> [Requirement] Your task is to return, exactly, the run of lines starting at the line holding "# pairs that share volume" and ending at the line holding "imported = [obj", both ends included and no other lines.

□ □ □ □ □ □ □

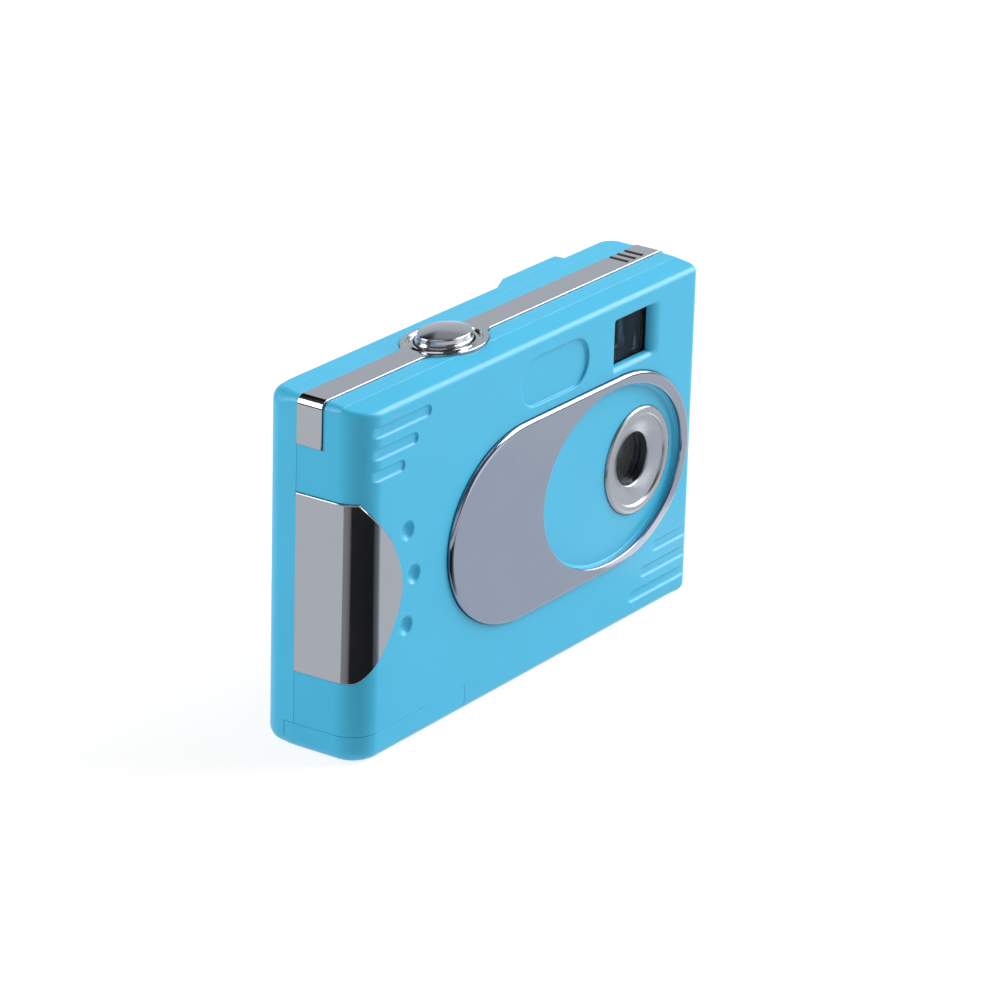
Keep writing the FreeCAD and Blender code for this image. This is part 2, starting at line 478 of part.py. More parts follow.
# button pocket, guide bore and seal seat
pocket = ell_z(bx, by, BTN_HOLE[0], BTN_HOLE[1], 56.8, 60)
fc = fc.cut(pocket).cut(cyl_z(1.25, 50, 58, bx, by)).cut(cyl_z(2.0, 51, 55.3, bx, by))
# socket opening and recess in the right side
fc = fc.cut(usb_recess).cut(box(88, 93, 5.05, 8.95, 39.2, 46.8))
fc = fc.cut(cyl_z(0.3, uz0 - 0.9, uz1 + 0.9, usb_axis[0], usb_axis[1]))
fc = fc.cut(gas)
front_cover = one(fc)

# ---------------------------------------------------------------- rear cover
rc = shell.common(rear_half).common(
    prism_y([(0, 0), (W, 0), (W, H_BODY), (0, H_BODY)], [2.5, 1.6, 1.5, 2.6], -1, HOOD_Y + 1))
rc = rc.fuse(box(DOOR_X, 29.5, SEAM, DEP - 1.5, 1.5, 5.6))
for x0, x1 in ((0, 2.75), (26.05, DOOR_X + 0.2)):
    lug = cyl_x(2.0, x0, x1, hy, hz).fuse(box(x0, x1, 14.2, DEP, hz, DOOR_Z + 0.2))
    rc = rc.fuse(lug.common(outer))
for sx, sz in SCREWS:
    rc = rc.fuse(cyl_y(2.6, SEAM, DEP - 1, sx, sz).common(box(0, W - 1, 0, 20, 1, 57)))
for sx, sz in SCREWS:
    rc = rc.cut(cyl_y(1.1, SEAM - 1, 18, sx, sz)).cut(cyl_y(2.0, 16.9, 20, sx, sz))
rc = rc.cut(strip_blank).cut(pocket)
rc = rc.cut(box(68.3, 77.1, 12, 18.6, 46.2, 54.0)).cut(box(68.7, 76.7, 18, 19.6, 46.6, 53.6))
rc = rc.cut(frustum_y((69.3, 76.1, 47.2, 53.0), 19.5, (68.6, 76.8, 46.5, 53.7), HOOD_Y + 0.05))
rc = rc.cut(prism_y([(dx0 - 0.1, dz0 - 0.1), (dx1 + 0.1, dz0 - 0.1), (dx1 + 0.1, dz1 + 0.1), (dx0 - 0.1, dz1 + 0.1)],
                    [2.1] * 4, DEP - 1.15, DEP + 1))
rc = rc.cut(prism_y([(dx0 + 2, dz0 + 2), (dx1 - 2, dz0 + 2), (dx1 - 2, dz1 - 2), (dx0 + 2, dz1 - 2)], [0.6] * 4, 15, DEP))
for kx, kz in KEYS.values():
    rc = rc.cut(cyl_y(KEY_HOLE, 15, 20, kx, kz))
rc = rc.cut(cyl_x(0.6, 1.4, 27.6, hy, hz))
rc = rc.cut(gas)
rear_cover = one(rc)

# ---------------------------------------------------------------- keys on the rear
key_solids = {}
for n, (kx, kz) in KEYS.items():
    k = cyl_y(KEY_R, 16.0, 19.1, kx, kz)
    e = [q for q in k.Edges if abs(q.BoundBox.YMin - 19.1) < 1e-4]
    k = k.makeFillet(0.5, e)
    k = k.fuse(cyl_y(4.1, 15.65, 16.33, kx, kz))
    key_solids[n] = one(k)

# ---------------------------------------------------------------- export
save("front_cover", front_cover)
save("rear_cover", rear_cover)
save("cover_gasket", cover_gasket)
save("top_strip", strip)
save("grip_plate", grip)
save("face_plate", plate)
save("lens_ring", lens_ring)
save("lens_window", lens_window)
save("window_seal", window_seal)
save("lens_barrel", lens_barrel)
save("front_lens", front_lens)
save("lens_stop", lens_stop)
save("rear_lens", rear_lens)
save("lens_holder", lens_holder)
save("image_sensor", image_sensor)
save("finder_front_window", finder_front_window)
save("finder_tube", finder_tube)
save("finder_eyepiece", finder_eyepiece)
save("battery_door", battery_door)
save("door_hinge_pin", door_pin)
save("door_gasket", door_gasket)
save("door_contact", door_contact)
save("door_spring", door_spring)
save("battery_tray", battery_tray)
save("battery_cell_left", cell_left)
save("battery_cell_right", cell_right)
save("cell_contact", cell_contact)
save("cell_spring", cell_spring)
save("spring_plate", spring_plate)
save("main_board", main_board)
save("processor_chip", processor)
save("memory_chip", memory_chip)
save("buzzer", buzzer)
save("display_panel", display_panel)
save("display_window", display_window)
save("rear_switches", *switches)
save("button_membrane", button_membrane)
for n in KEYS:
    save(n, key_solids[n])
save("usb_board", usb_board)
save("usb_socket", usb_socket)
save("board_link", board_link)
save("usb_cover", usb_cover)
save("usb_cover_pin", usb_pin)
save("shutter_button", shutter_button)
save("shutter_clip", shutter_clip)
save("shutter_seal", shutter_seal)
save("shutter_spring", shutter_spring)
save("shutter_switch", shutter_switch)
save("switch_bracket", switch_bracket)
save("case_screws", *screws)

# pairs that share volume
bad = 0
for i in range(len(OUT)):
    for j in range(i + 1, len(OUT)):
        a, b = OUT[i][1], OUT[j][1]
        if not a.BoundBox.intersect(b.BoundBox):
            continue
        v = a.common(b).Volume
        if v > 0.005:
            bad += 1
            print("overlap %-20s %-20s %.4f" % (OUT[i][0], OUT[j][0], v))
print("nodes", len(OUT), "overlaps", bad)
xs = [c.BoundBox for _, c in OUT]
print("box", min(b.XMin for b in xs), max(b.XMax for b in xs), min(b.YMin for b in xs), max(b.YMax for b in xs),
      min(b.ZMin for b in xs), max(b.ZMax for b in xs))
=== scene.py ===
import json
import math

import bpy
import numpy as np
from mathutils import Matrix, Vector
from mathutils.geometry import delaunay_2d_cdt


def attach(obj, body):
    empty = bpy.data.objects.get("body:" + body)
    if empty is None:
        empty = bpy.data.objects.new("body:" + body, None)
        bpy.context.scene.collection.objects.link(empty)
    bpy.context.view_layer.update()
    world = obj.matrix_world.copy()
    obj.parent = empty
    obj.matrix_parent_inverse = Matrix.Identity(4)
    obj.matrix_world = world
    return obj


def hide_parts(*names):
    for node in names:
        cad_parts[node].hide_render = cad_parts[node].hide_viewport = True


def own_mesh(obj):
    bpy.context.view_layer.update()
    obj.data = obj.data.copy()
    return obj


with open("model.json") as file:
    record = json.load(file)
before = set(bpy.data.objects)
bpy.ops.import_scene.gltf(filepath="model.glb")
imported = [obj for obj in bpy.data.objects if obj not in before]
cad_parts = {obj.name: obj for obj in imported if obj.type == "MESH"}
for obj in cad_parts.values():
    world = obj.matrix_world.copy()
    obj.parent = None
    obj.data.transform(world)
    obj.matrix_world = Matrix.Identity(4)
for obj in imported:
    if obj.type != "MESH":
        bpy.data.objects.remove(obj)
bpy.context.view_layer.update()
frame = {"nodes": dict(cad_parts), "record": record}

# Design coordinates, in millimetres, are those of the CAD source: X from the left side, Y from the
# front face backwards, Z up from the flat bottom.  to_row() brings them into the row frame in metres.
X0, Y0 = 45.95, 10.0
SEAM = 12.18


def to_row(p):
    p = np.asarray(p, float)
    return (p - np.array([X0, Y0, 0.0])) / 1000.0


# ------------------------------------------------------------------ camera
cam_data = bpy.data.cameras.new("camera")
cam = bpy.data.objects.new("camera", cam_data)
bpy.context.scene.collection.objects.link(cam)
right = Vector((0.57972, -0.81440, 0.02612))
up = Vector((0.28949, 0.23583, 0.92768))
back = -Vector((0.76166, 0.53023, -0.37247))
cam.matrix_world = Matrix((
    (right.x, up.x, back.x, -0.57113),
    (right.y, up.y, back.y, -0.40091),
    (right.z, up.z, back.z, 0.30797),
    (0, 0, 0, 1)))
cam_data.sensor_fit = "HORIZONTAL"
cam_data.sensor_width = 36.0
cam_data.lens = 170.21
cam_data.clip_start = 0.02
cam_data.clip_end = 30.0
bpy.context.scene.camera = cam
bpy.context.scene.view_settings.view_transform = "Standard"
bpy.context.scene.view_settings.look = "None"
bpy.context.scene.cycles.use_denoising = True
bpy.context.scene.cycles.max_bounces = 12
bpy.context.scene.cycles.glossy_bounces = 6
bpy.context.scene.cycles.transmission_bounces = 10
bpy.context.scene.cycles.sample_clamp_indirect = 6.0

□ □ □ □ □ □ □

> [Output]
# pairs that share volume
bad = 0
for i in range(len(OUT)):
    for j in range(i + 1, len(OUT)):
        a, b = OUT[i][1], OUT[j][1]
        if not a.BoundBox.intersect(b.BoundBox):
            continue
        v = a.common(b).Volume
        if v > 0.005:
            bad += 1
            print("overlap %-20s %-20s %.4f" % (OUT[i][0], OUT[j][0], v))
print("nodes", len(OUT), "overlaps", bad)
xs = [c.BoundBox for _, c in OUT]
print("box", min(b.XMin for b in xs), max(b.XMax for b in xs), min(b.YMin for b in xs), max(b.YMax for b in xs),
      min(b.ZMin for b in xs), max(b.ZMax for b in xs))
=== scene.py ===
import json
import math

import bpy
import numpy as np
from mathutils import Matrix, Vector
from mathutils.geometry import delaunay_2d_cdt


def attach(obj, body):
    empty = bpy.data.objects.get("body:" + body)
    if empty is None:
        empty = bpy.data.objects.new("body:" + body, None)
        bpy.context.scene.collection.objects.link(empty)
    bpy.context.view_layer.update()
    world = obj.matrix_world.copy()
    obj.parent = empty
    obj.matrix_parent_inverse = Matrix.Identity(4)
    obj.matrix_world = world
    return obj


def hide_parts(*names):
    for node in names:
        cad_parts[node].hide_render = cad_parts[node].hide_viewport = True


def own_mesh(obj):
    bpy.context.view_layer.update()
    obj.data = obj.data.copy()
    return obj


with open("model.json") as file:
    record = json.load(file)
before = set(bpy.data.objects)
bpy.ops.import_scene.gltf(filepath="model.glb")
imported = [obj for obj in bpy.data.objects if obj not in before]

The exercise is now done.